* START *
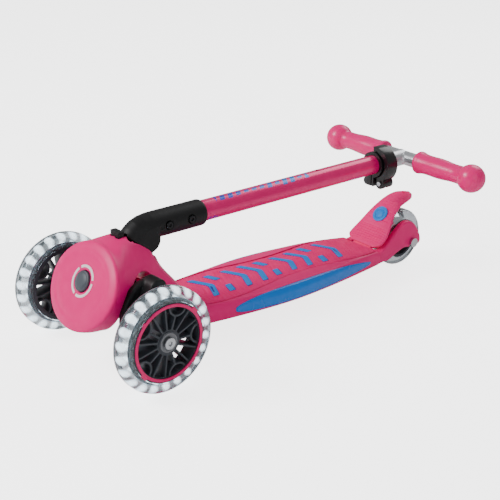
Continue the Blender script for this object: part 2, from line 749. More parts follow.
@dataclass
class Wheel:
    """A clear tyre on a ribbed core, with bearings and what lies between them."""

    name: str
    body: str
    x: float
    y: float
    radius: float
    core_radius: float
    half_width: float = 12.0
    glow: bool = True

    def at(self, r: float, x: float, angle: float = 0.0) -> Vector:
        """A point at a radius, a distance outwards along the axle and an angle round it."""
        side = math.copysign(1, self.x) if self.x else 1
        return DATUM.spot(self.x + side * x, self.y + r * math.sin(angle), self.radius + r * math.cos(angle))

    def turn(self, name: str, profile: Sequence[Flat], steps: int = 96) -> bpy.types.Object:
        """A piece turned round the axle from a closed profile of radius and distance outwards."""
        return Bench.turned(name, [self.at(r, x) for r, x in profile], self.at(0, 0), Vector((1, 0, 0)), steps)

    def tyre(self) -> bpy.types.Object:
        """The tyre, with a round tread, a channel for the lit band and a fine parting line."""
        w, r0 = self.half_width, self.core_radius
        crown = [(self.radius - 10 + 10 * math.cos(a), 3.0 + (w - 3.2) * math.sin(a))
                 for a in [math.radians(d) for d in range(0, 91, 9)]]
        half = [(r0 + 0.02, w - 1.4), (r0 + 0.9, w - 0.3), *reversed(crown)]
        if self.glow:
            half = [(r0 + 4.2, 4.3), (r0 + 0.02, 4.3), *half]
        parting = self.radius - 0.12
        profile = [*half, (parting, 0.35), (parting, -0.35), *[(r, -x) for r, x in reversed(half)]]
        return self.turn(f"{self.name}_tyre_clear", profile, 112)

    def lit_band(self) -> bpy.types.Object:
        """The band of lights under the tread."""
        half = [(self.core_radius + rise, x) for rise, x in ((0.1, 3.6), (3.4, 3.6), (3.9, 3.0))]
        return self.turn(f"{self.name}_lit_band", half + [(r, -x) for r, x in reversed(half)], 112)

    def rolled(self, angle: float) -> Matrix:
        """The matrix that turns a piece round the axle."""
        centre = Matrix.Translation(self.at(0, 0))
        return centre @ Matrix.Rotation(angle, 4, "X") @ centre.inverted()

    def outwards(self, distance: float) -> Vector:
        """A step along the axle, away from the middle of the scooter."""
        return Vector((math.copysign(distance * MM, self.x), 0, 0))

    def around(self, first: bpy.types.Object, count: int, name: str) -> bpy.types.Object:
        """Copies of one piece spaced evenly round the axle, joined into one."""
        copies = [Bench.moved(first, self.rolled(a), f"copy_{i}") for i, a in enumerate(turns(count))]
        bpy.data.objects.remove(first)
        return Bench.join(name, copies)

    def glows(self) -> bpy.types.Object:
        """The soft glow round each lamp in the tyre."""
        Bench.clear()
        bpy.ops.mesh.primitive_uv_sphere_add(segments=20, ring_count=12, radius=1.0)
        glow = bpy.context.active_object
        squash = Matrix.Diagonal((7.2 * MM, 5.6 * MM, 4.2 * MM, 1.0))
        glow.data.transform(Matrix.Translation(self.at(self.radius - 6.6, 0)) @ squash)
        return self.around(glow, 22, f"{self.name}_glows")


@dataclass
class FrontWheel(Wheel):
    """A front wheel, with a lit band and a trim ring."""

    side: str = "left"

    def windows(self) -> bpy.types.Object:
        """The castellated carrier of the lights, seen through the tyre's side."""
        r0, r1, x = self.core_radius + 0.4, self.core_radius + 2.6, 6.4
        corners = [self.at(r, -x, a) for r, a in ((r0, -0.08), (r1, -0.075), (r1, 0.075), (r0, 0.08))]
        block = Bench.slab("block", corners, self.outwards(2 * x))
        return self.around(Bench.soften(block, 0.3, 1), 24, f"{self.name}_light_carrier")

    def nubs(self) -> bpy.types.Object:
        """The two pips on the trim ring's outside."""
        corners = [self.at(r, 10.2, a) for r, a in ((43.6, -0.11), (43.6, 0.11), (47.0, 0.09), (47.0, -0.09))]
        first = Bench.soften(Bench.slab("nub", corners, self.outwards(2.0)), 0.4, 2)
        first.data.transform(self.rolled(math.radians(-48)))
        return self.around(first, 2, f"{self.name}_trim_nubs")

    def build(self) -> None:
        """Make and dress every piece of the wheel."""
        s = self.side
        hand_over(self.tyre(), self.body, "clear_tyre", CLEAR_TYRE, [f"front_tyre_{s}"])
        hand_over(self.lit_band(), self.body, "light_ring", LIT_BAND, [f"front_led_ring_{s}"])
        hand_over(self.glows(), self.body, "light_ring", GLOW)
        hand_over(self.nubs(), self.body, "pink_trim", PINK_TRIM)
        hand_over(self.windows(), self.body, "light_ring", CARRIER)
        for node, name, width, body, slot, finish in (
                (f"front_core_{s}", f"front_core_{s}_ribbed", 0.45, self.body, "grey_plastic", GREY_PLASTIC),
                (f"front_trim_ring_{s}", f"front_trim_{s}_rounded", 0.35, self.body, "pink_trim", PINK_TRIM),
                (f"axle_bolt_{s}", f"axle_bolt_{s}_domed", 0.5, "truck", "steel", STEEL)):
            hand_over(Bench.eased(node, name, width), body, slot, finish, [node])
        dress([f"front_bearings_{s}"], BEARING)
        dress([f"front_spacer_{s}"], STEEL)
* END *
### Set problem
Return exactly the opening lines of the listing above, ending with the line that has "return Bench.turned(name, [self.at(r, x)".

### Right answer
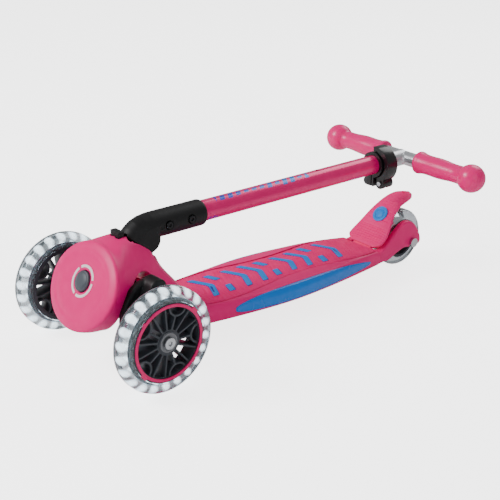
Continue the Blender script for this object: part 2, from line 749. More parts follow.
@dataclass
class Wheel:
    """A clear tyre on a ribbed core, with bearings and what lies between them."""

    name: str
    body: str
    x: float
    y: float
    radius: float
    core_radius: float
    half_width: float = 12.0
    glow: bool = True

    def at(self, r: float, x: float, angle: float = 0.0) -> Vector:
        """A point at a radius, a distance outwards along the axle and an angle round it."""
        side = math.copysign(1, self.x) if self.x else 1
        return DATUM.spot(self.x + side * x, self.y + r * math.sin(angle), self.radius + r * math.cos(angle))

    def turn(self, name: str, profile: Sequence[Flat], steps: int = 96) -> bpy.types.Object:
        """A piece turned round the axle from a closed profile of radius and distance outwards."""
        return Bench.turned(name, [self.at(r, x) for r, x in profile], self.at(0, 0), Vector((1, 0, 0)), steps)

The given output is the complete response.